All of the material below is to be repeated exactly.

■ AVAILABLE DATA
· · · ·

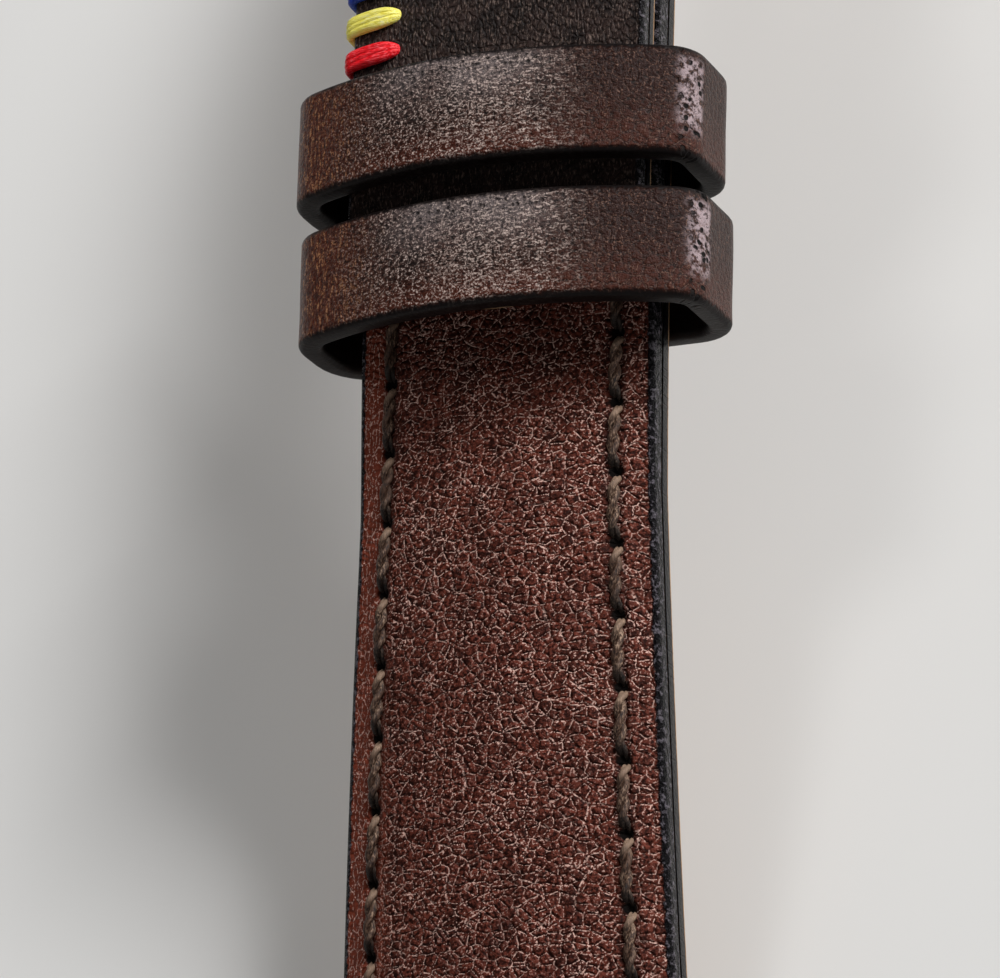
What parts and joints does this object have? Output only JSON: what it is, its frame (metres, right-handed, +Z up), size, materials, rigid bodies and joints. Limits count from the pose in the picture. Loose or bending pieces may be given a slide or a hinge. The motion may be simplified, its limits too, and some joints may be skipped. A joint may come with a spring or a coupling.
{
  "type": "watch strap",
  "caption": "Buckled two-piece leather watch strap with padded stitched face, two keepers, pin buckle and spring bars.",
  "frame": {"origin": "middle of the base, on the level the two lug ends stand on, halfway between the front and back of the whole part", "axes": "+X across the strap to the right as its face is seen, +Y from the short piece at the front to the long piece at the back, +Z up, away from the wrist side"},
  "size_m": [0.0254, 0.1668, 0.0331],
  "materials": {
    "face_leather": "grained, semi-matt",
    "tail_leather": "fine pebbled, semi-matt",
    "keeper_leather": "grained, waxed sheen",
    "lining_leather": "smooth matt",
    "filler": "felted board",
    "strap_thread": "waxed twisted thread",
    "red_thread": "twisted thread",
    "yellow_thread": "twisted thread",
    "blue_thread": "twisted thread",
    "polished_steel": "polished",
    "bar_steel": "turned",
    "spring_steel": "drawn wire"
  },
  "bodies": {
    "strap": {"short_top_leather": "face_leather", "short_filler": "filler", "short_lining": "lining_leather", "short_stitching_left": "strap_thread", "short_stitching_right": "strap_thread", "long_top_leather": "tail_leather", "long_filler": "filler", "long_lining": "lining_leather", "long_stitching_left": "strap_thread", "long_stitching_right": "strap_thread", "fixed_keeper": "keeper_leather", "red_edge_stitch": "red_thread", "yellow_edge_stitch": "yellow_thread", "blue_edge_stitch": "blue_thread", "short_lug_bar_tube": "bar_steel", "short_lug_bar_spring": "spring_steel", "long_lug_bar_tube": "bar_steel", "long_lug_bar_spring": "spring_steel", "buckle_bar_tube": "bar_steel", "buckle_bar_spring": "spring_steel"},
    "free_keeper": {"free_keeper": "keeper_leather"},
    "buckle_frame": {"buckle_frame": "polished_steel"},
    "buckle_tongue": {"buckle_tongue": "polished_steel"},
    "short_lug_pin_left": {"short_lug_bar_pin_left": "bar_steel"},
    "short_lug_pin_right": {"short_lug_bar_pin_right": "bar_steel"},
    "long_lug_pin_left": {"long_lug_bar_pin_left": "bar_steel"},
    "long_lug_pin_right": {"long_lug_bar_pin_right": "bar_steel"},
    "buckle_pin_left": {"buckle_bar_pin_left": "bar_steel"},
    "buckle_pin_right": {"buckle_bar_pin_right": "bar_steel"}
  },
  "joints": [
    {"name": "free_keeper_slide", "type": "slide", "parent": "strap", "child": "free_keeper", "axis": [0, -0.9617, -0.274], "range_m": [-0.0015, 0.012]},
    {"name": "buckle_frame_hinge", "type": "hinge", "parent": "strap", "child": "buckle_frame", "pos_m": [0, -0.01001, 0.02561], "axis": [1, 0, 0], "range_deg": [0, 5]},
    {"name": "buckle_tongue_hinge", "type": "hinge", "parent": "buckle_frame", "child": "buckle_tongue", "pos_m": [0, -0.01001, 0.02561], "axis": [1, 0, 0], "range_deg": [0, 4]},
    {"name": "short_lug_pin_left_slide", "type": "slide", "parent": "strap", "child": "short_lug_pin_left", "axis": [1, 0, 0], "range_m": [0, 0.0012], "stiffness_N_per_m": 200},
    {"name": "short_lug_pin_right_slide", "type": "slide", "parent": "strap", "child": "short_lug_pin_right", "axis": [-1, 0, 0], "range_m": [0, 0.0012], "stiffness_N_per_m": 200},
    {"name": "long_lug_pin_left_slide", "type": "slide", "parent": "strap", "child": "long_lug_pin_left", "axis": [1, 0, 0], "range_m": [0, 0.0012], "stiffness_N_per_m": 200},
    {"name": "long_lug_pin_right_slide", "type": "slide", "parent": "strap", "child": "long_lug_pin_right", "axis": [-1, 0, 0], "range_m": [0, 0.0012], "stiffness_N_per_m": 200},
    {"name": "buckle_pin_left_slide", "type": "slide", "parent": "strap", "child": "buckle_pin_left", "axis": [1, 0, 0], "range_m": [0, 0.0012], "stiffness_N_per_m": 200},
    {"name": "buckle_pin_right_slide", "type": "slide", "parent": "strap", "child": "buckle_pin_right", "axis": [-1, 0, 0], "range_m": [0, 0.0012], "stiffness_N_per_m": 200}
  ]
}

· · · ·

■ SOLUTION TO THE PROBLEM
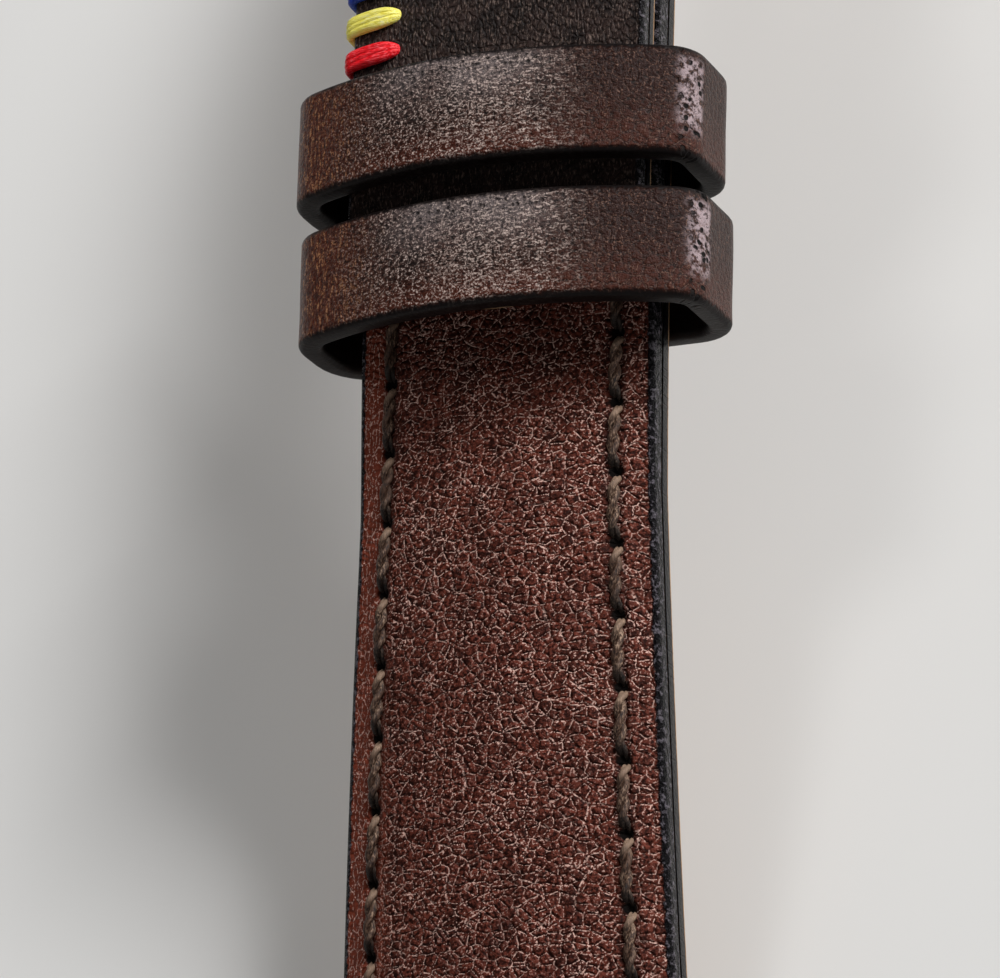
What parts and joints does this object have? Output only JSON: what it is, its frame (metres, right-handed, +Z up), size, materials, rigid bodies and joints. Limits count from the pose in the picture. Loose or bending pieces may be given a slide or a hinge. The motion may be simplified, its limits too, and some joints may be skipped. A joint may come with a spring or a coupling.
{
  "type": "watch strap",
  "caption": "Buckled two-piece leather watch strap with padded stitched face, two keepers, pin buckle and spring bars.",
  "frame": {"origin": "middle of the base, on the level the two lug ends stand on, halfway between the front and back of the whole part", "axes": "+X across the strap to the right as its face is seen, +Y from the short piece at the front to the long piece at the back, +Z up, away from the wrist side"},
  "size_m": [0.0254, 0.1668, 0.0331],
  "materials": {
    "face_leather": "grained, semi-matt",
    "tail_leather": "fine pebbled, semi-matt",
    "keeper_leather": "grained, waxed sheen",
    "lining_leather": "smooth matt",
    "filler": "felted board",
    "strap_thread": "waxed twisted thread",
    "red_thread": "twisted thread",
    "yellow_thread": "twisted thread",
    "blue_thread": "twisted thread",
    "polished_steel": "polished",
    "bar_steel": "turned",
    "spring_steel": "drawn wire"
  },
  "bodies": {
    "strap": {"short_top_leather": "face_leather", "short_filler": "filler", "short_lining": "lining_leather", "short_stitching_left": "strap_thread", "short_stitching_right": "strap_thread", "long_top_leather": "tail_leather", "long_filler": "filler", "long_lining": "lining_leather", "long_stitching_left": "strap_thread", "long_stitching_right": "strap_thread", "fixed_keeper": "keeper_leather", "red_edge_stitch": "red_thread", "yellow_edge_stitch": "yellow_thread", "blue_edge_stitch": "blue_thread", "short_lug_bar_tube": "bar_steel", "short_lug_bar_spring": "spring_steel", "long_lug_bar_tube": "bar_steel", "long_lug_bar_spring": "spring_steel", "buckle_bar_tube": "bar_steel", "buckle_bar_spring": "spring_steel"},
    "free_keeper": {"free_keeper": "keeper_leather"},
    "buckle_frame": {"buckle_frame": "polished_steel"},
    "buckle_tongue": {"buckle_tongue": "polished_steel"},
    "short_lug_pin_left": {"short_lug_bar_pin_left": "bar_steel"},
    "short_lug_pin_right": {"short_lug_bar_pin_right": "bar_steel"},
    "long_lug_pin_left": {"long_lug_bar_pin_left": "bar_steel"},
    "long_lug_pin_right": {"long_lug_bar_pin_right": "bar_steel"},
    "buckle_pin_left": {"buckle_bar_pin_left": "bar_steel"},
    "buckle_pin_right": {"buckle_bar_pin_right": "bar_steel"}
  },
  "joints": [
    {"name": "free_keeper_slide", "type": "slide", "parent": "strap", "child": "free_keeper", "axis": [0, -0.9617, -0.274], "range_m": [-0.0015, 0.012]},
    {"name": "buckle_frame_hinge", "type": "hinge", "parent": "strap", "child": "buckle_frame", "pos_m": [0, -0.01001, 0.02561], "axis": [1, 0, 0], "range_deg": [0, 5]},
    {"name": "buckle_tongue_hinge", "type": "hinge", "parent": "buckle_frame", "child": "buckle_tongue", "pos_m": [0, -0.01001, 0.02561], "axis": [1, 0, 0], "range_deg": [0, 4]},
    {"name": "short_lug_pin_left_slide", "type": "slide", "parent": "strap", "child": "short_lug_pin_left", "axis": [1, 0, 0], "range_m": [0, 0.0012], "stiffness_N_per_m": 200},
    {"name": "short_lug_pin_right_slide", "type": "slide", "parent": "strap", "child": "short_lug_pin_right", "axis": [-1, 0, 0], "range_m": [0, 0.0012], "stiffness_N_per_m": 200},
    {"name": "long_lug_pin_left_slide", "type": "slide", "parent": "strap", "child": "long_lug_pin_left", "axis": [1, 0, 0], "range_m": [0, 0.0012], "stiffness_N_per_m": 200},
    {"name": "long_lug_pin_right_slide", "type": "slide", "parent": "strap", "child": "long_lug_pin_right", "axis": [-1, 0, 0], "range_m": [0, 0.0012], "stiffness_N_per_m": 200},
    {"name": "buckle_pin_left_slide", "type": "slide", "parent": "strap", "child": "buckle_pin_left", "axis": [1, 0, 0], "range_m": [0, 0.0012], "stiffness_N_per_m": 200},
    {"name": "buckle_pin_right_slide", "type": "slide", "parent": "strap", "child": "buckle_pin_right", "axis": [-1, 0, 0], "range_m": [0, 0.0012], "stiffness_N_per_m": 200}
  ]
}